Your task is to copy the lines between the line containing "What build123d script" and the line containing "# The origin", counting both of those lines, and to emit nothing more.

[DATA SECTION]
________________
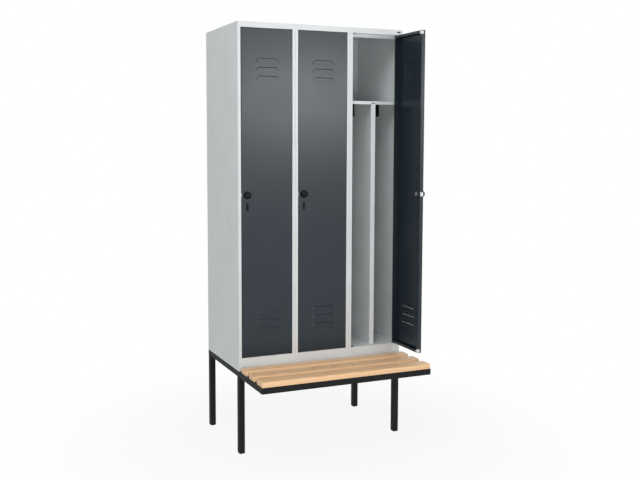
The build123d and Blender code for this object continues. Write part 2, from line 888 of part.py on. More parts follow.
________________
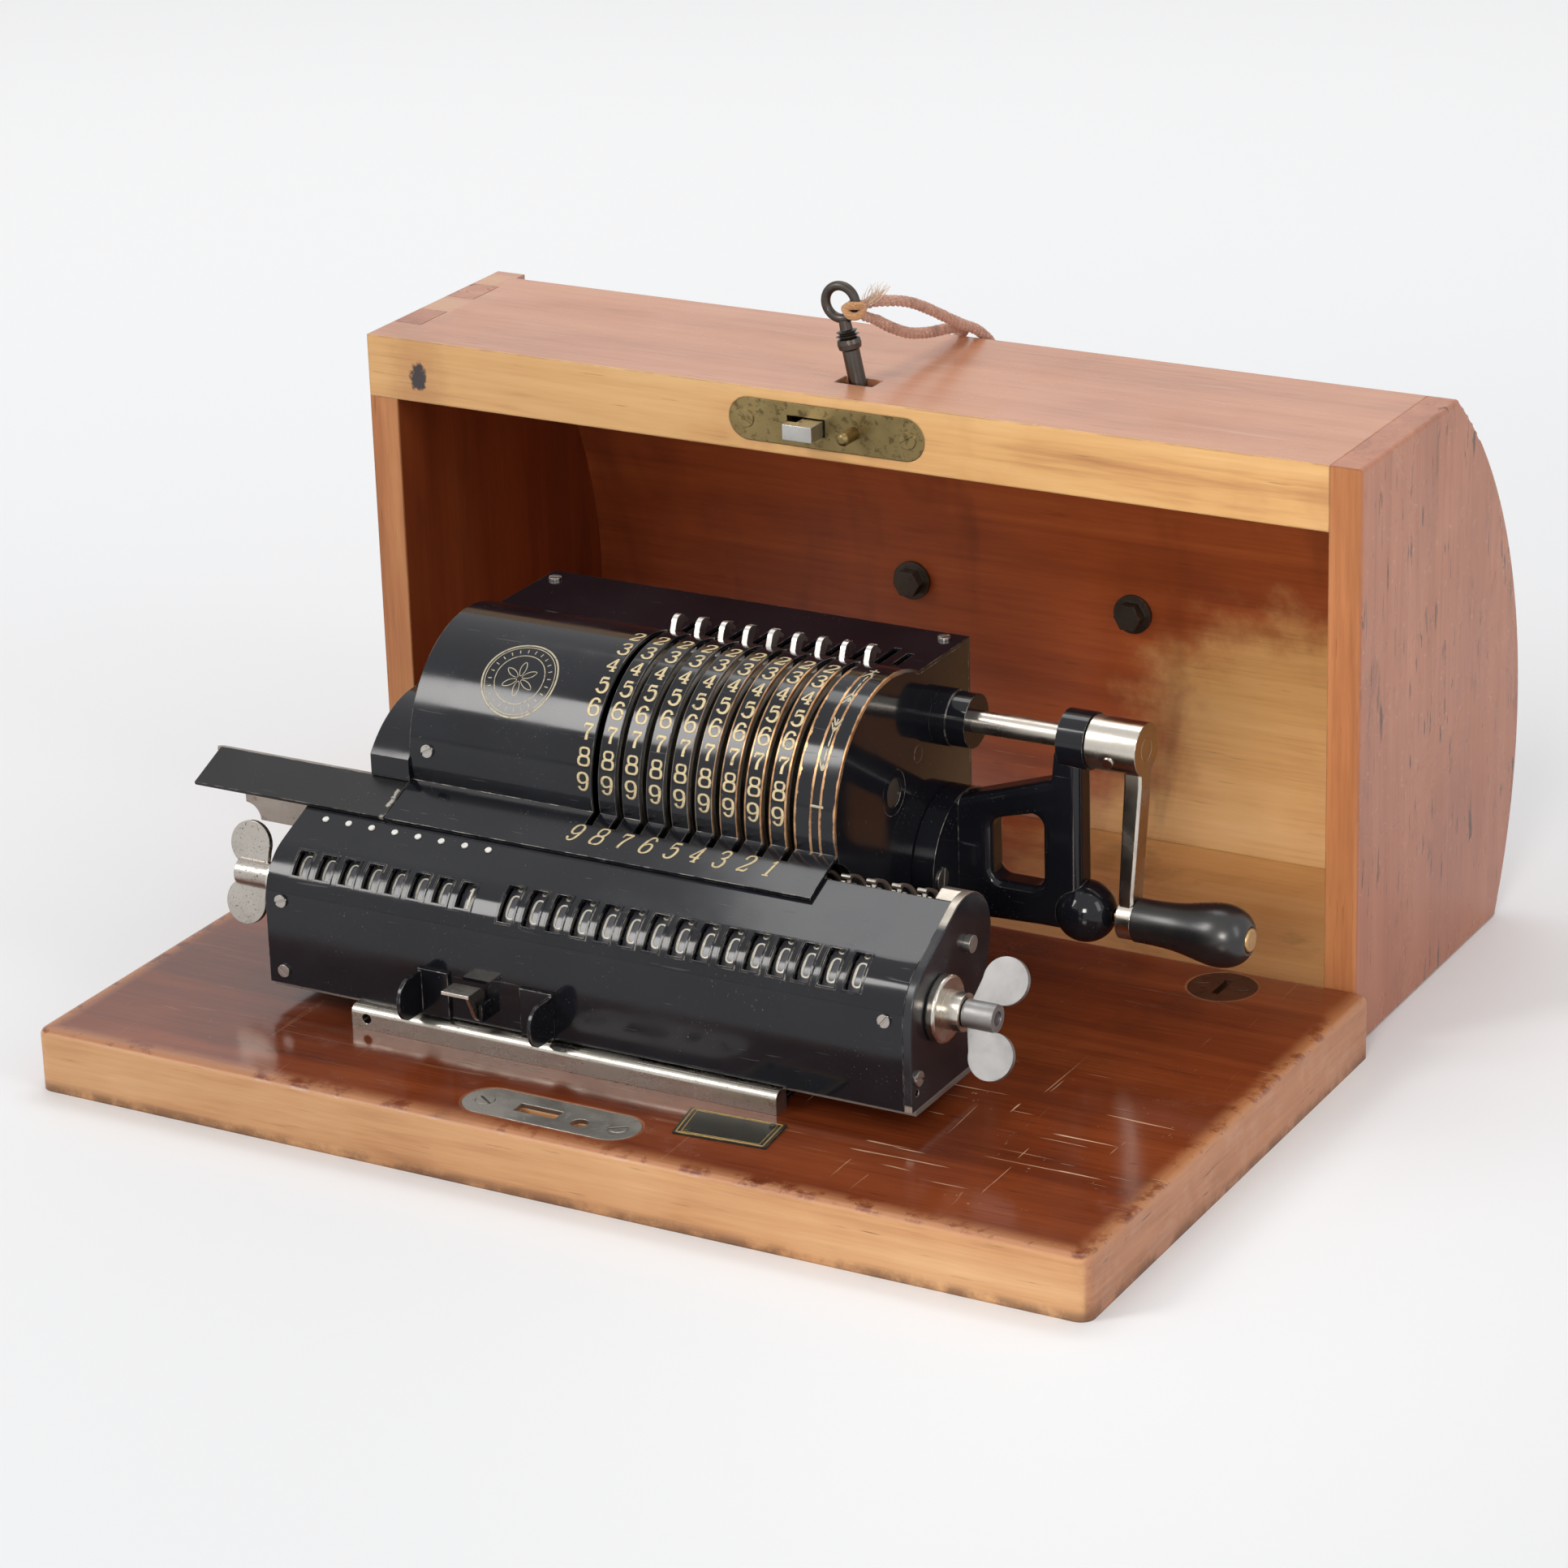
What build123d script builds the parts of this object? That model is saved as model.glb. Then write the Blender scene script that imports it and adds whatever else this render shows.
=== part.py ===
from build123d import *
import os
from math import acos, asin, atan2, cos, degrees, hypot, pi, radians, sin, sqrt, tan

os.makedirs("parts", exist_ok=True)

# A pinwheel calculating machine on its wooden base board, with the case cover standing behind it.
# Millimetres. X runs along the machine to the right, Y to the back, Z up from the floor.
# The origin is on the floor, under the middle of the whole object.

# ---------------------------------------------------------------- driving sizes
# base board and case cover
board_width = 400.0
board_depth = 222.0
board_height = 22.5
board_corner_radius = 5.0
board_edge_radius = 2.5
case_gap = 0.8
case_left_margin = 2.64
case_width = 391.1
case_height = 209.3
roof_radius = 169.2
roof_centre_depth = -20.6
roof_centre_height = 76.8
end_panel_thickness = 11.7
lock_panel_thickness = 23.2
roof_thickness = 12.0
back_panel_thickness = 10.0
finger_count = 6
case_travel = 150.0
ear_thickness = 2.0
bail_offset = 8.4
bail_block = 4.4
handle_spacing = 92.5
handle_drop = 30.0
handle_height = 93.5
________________
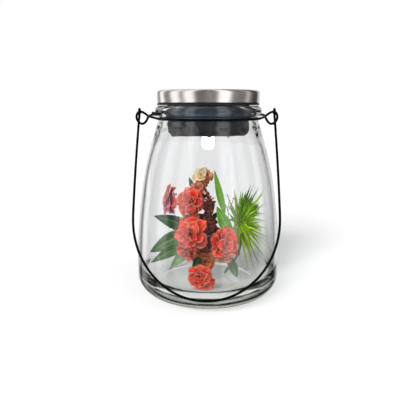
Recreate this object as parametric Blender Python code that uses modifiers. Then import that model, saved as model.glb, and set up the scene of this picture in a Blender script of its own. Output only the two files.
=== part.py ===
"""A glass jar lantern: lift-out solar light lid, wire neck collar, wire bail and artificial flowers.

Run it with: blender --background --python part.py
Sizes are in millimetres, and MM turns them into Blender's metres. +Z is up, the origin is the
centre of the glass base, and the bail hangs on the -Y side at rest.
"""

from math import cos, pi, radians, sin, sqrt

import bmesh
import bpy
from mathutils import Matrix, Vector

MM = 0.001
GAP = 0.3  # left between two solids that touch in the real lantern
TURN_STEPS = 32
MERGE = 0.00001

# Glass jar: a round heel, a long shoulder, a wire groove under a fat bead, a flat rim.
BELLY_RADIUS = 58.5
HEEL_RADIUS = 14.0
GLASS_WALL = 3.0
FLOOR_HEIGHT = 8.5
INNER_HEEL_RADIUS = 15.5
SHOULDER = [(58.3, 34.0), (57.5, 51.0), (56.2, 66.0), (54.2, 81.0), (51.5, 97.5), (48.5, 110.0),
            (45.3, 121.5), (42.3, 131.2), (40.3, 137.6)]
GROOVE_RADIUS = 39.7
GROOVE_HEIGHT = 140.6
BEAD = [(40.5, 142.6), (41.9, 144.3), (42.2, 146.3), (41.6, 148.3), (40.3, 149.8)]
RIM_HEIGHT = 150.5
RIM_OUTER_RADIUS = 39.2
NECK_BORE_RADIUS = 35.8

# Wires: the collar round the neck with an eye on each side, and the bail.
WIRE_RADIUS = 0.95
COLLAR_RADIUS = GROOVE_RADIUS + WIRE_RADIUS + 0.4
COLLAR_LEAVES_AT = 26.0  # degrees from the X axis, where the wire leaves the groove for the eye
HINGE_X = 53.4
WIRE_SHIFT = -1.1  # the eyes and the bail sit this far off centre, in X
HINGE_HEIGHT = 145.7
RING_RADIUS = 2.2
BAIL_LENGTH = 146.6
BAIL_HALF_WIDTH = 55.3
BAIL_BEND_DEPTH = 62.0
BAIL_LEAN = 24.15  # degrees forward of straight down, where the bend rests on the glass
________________
[TASK RESULT]
What build123d script builds the parts of this object? That model is saved as model.glb. Then write the Blender scene script that imports it and adds whatever else this render shows.
=== part.py ===
from build123d import *
import os
from math import acos, asin, atan2, cos, degrees, hypot, pi, radians, sin, sqrt, tan

os.makedirs("parts", exist_ok=True)

# A pinwheel calculating machine on its wooden base board, with the case cover standing behind it.
# Millimetres. X runs along the machine to the right, Y to the back, Z up from the floor.
# The origin is on the floor, under the middle of the whole object.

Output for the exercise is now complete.